Le rôle d’Orgagna toutefois est très personnel, non-seulement parmi les héritiers directs de Giotto, mais en regard même de l’attitude que gardent les successeurs de ceux-ci. Plus tard en effet, une seconde génération de disciples continuera aussi pieusement que jamais la tradition inaugurée dès le commencement du siècle. Les élèves des premiers giotteschi, non moins confians que leurs maîtres dans l’excellence de cette tradition, n’essaieront même pas d’en rajeunir les termes, et, confondant systématiquement le fond avec la forme, ils s’appliqueront à maintenir, aussi bien que l’intégrité de la doctrine, le culte des procédés transmis. Bien plus : cent ans après la mort du régénérateur de l’école, un élève d’Agnolo Gaddi, un peintre qui par conséquent n’avait reçu que de troisième main cet enseignement classique, Cennino Cennini, recueillait, au profit des artistes futurs, les préceptes qu’il avait pratiqués à son tour et les enregistrait dans son Traité de la Peinture comme autant de règles invariables, comme autant d’articles de foi.

L’empire de Giotto sur L’art italien durant toute la première phase de la renaissance est donc un fait principal, exceptionnel par la durée aussi bien que par son importance même, et, comme le dit très justement M. Rio, « un prodige de vitalité qui ne se retrouve dans l’histoire d’aucun autre artiste ancien ou moderne. » Venu presque sans précurseurs, créateur de l’art et du métier tout ensemble, Giotto partage avec Dante, son contemporain et son ami, la gloire d’avoir, du jour au lendemain, révélé le beau à son pays par la poésie des inspirations comme par la précision des formes, d’avoir donné l’essor aux plus hautes facultés de l’imagination en même temps qu’il définissait, qu’il instituait les lois du style et du langage.
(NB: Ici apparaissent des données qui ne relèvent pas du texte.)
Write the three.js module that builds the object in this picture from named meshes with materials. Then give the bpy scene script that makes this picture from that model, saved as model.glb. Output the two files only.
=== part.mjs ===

Certes la grammaire pittoresque a subi depuis lors des modifications de plus d’une sorte : d’autres inspirations ont eu leur tour ; un autre idéal, un autre ordre de sentimens ont exigé des ressources d’expression nouvelles ; celles que Giotto avait popularisées pouvaient et devaient, à un moment donné, devenir insuffisantes. Toujours est-il qu’en vieillissant elles n’ont compromis pour cela ni la valeur des pensées qu’elles traduisent, ni l’éloquence propre du maître. On en jugeait autrement, je le sais, en France au siècle dernier ; mais nous sommes à présent mieux informés et plus justes. Le temps est loin où le président de Brosses qualifiait sans marchander de « barbouilleur… ce grand maître si vanté dans toutes les histoires, »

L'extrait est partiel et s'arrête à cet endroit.